Ahmed Néjib Chebbi est sans concession sur l'état de son pays, la Tunisie. Figure de l'opposition et fondateur du Parti démocrate progressiste (PDP), il considère que « la Tunisie est très mal partie ». Quatre mois après l'arrivée au pouvoir du parti islamiste Ennahda, il regrette « un blocage économique, hérité de la révolution ».
« L'investissement ne se fait pas, donc il n'y a pas de création d'emplois, poursuit-il, alors que la croissance du PIB a atteint un faible 0,2 % en 2011 et que les investissements étrangers ont chuté de 25 % en moyenne . Le tourisme est paralysé. Les exportations ont baissé. Or, face à ces attentes énormes, le pays fait du surplace. » Dans cette Tunisie qui « ne s'est pas effondrée mais qui vit au ralenti », il « ne voit pas le bout du tunnel ». L'année 2012 sera « difficile », a prédit la Banque centrale de Tunisie en évoquant la baisse du rythme de création d'emplois et la hausse du taux de chômage.
Les Tunisiens rejetteraient-ils déjà ceux qu'ils ont élus il y a quatre mois ? « Non, rétorque Ahmed Néjib Chebbi. On est loin du rejet qu'on a connu sous l'ancien président Ben Ali. » Il distingue en fait trois catégories de populations. « Ceux d'en bas, les laissés-pour-compte et les chômeurs, sont dans une confrontation directe avec le représentant de l'Etat au niveau local -le sous-préfet ». Quelle que soit sa couleur politique, c'est de lui seul qu'ils attendent une amélioration de leur situation. La bourgeoisie libérale est « beaucoup plus frileuse » et craint pour ses libertés et sa sécurité. Quant aux couches moyennes, « elles ont peur pour leur emploi et leur pouvoir d'achat, car les salaires ne bougent pas tandis que les prix flambent. Ces couches moyennes qui représentent la grande masse des Tunisiens sont dans la déception. »

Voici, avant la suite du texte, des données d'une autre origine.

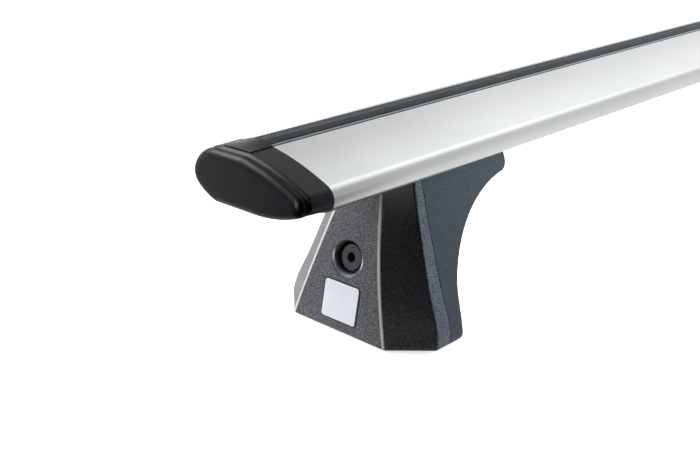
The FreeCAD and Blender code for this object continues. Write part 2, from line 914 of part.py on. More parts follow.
def make_tee_bolts():
    bolts = []
    top = foot_height + channel_lip + tee_gap
    seat = foot_height - saddle_gap - tee_seat
    low = seat - washer_thickness - nut_height - bolt_tail
    for x in tee_places():
        half = tee_head / 2
        head = block(x - half, x + half, -half, half, top, top + tee_head_height)
        upright = [e for e in head.Edges if abs(e.BoundBox.ZLength - tee_head_height) < 0.01]
        head = head.makeFillet(tee_head_round, upright)
        shank = Part.makeCylinder(tee_bolt / 2, top - low, V(x, 0, low))
        tip = [e for e in shank.Edges if abs(e.BoundBox.ZMax - low) < 0.01]
        shank = shank.makeChamfer(tee_tip_chamfer, tip)
        bolts.append(head.fuse(shank))
    return Part.makeCompound(bolts)


def make_tee_washers():
    washers = []
    seat = foot_height - saddle_gap - tee_seat
    for x in tee_places():
        base = V(x, 0, seat - washer_thickness)
        ring = Part.makeCylinder(washer_diameter / 2, washer_thickness, base)
        washers.append(ring.cut(Part.makeCylinder(tee_bolt / 2 + washer_play, washer_thickness, base)))
    return Part.makeCompound(washers)


def make_tee_nuts():
    nuts = []
    seat = foot_height - saddle_gap - tee_seat
    for x in tee_places():
        base = V(x, 0, seat - washer_thickness - nut_height)
        nut = hexagon_prism(nut_across, nut_height, base, V(0, 0, 1))
        corner = nut_across / math.sqrt(3)
        outer = nut_across / 2 * nut_face_share
        drop = (corner - outer) * 0.5
        points = [
            V(0, 0, 0), V(outer, 0, 0), V(corner, 0, drop),
            V(corner, 0, nut_height - drop), V(outer, 0, nut_height), V(0, 0, nut_height),
        ]
        turned = Part.Face(Part.makePolygon(points + points[:1])).revolve(V(0, 0, 0), V(0, 0, 1), 360)
        turned.translate(base)
        nut = nut.common(turned)
        nuts.append(nut.cut(Part.makeCylinder(tee_bolt / 2 + bolt_play, nut_height, base)))
    return Part.makeCompound(nuts)


# Cover, badge and lock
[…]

Après l'échec de l'opposition dite « démocrate » à se rassembler lors de l'élection du 23 octobre, le PDP et d'autres préparent la relève pour la prochaine échéance électorale. Le PDP, Afek et le Parti républicain (PR) doivent fusionner lors d'un prochain congrès fédérateur prévu du 17 au 19 mars. Tous les partis dits démocrates et sociaux n'ont cependant pas réussi à s'unir, Ettajdid, le Parti du travail tunisien (PTT) et le Pôle démocratique moderniste (PDM) tentant eux aussi de se rassembler. Au-delà du rapprochement des partis, il faut avant tout qu'ils « s'implantent dans la population et tiennent compte des préoccupations populaires », insiste-t-il. Car, même si « la vie tourne normalement », à Tunis, « le climat est morose et il y a beaucoup d'inquiétudes ». Nourries par la situation économique mais aussi « par la tentation de mettre au pas les médias » et par un salafisme qui se développe « avec la complaisance du gouvernement et qui peut faire le lit de la violence politique », conclut-il.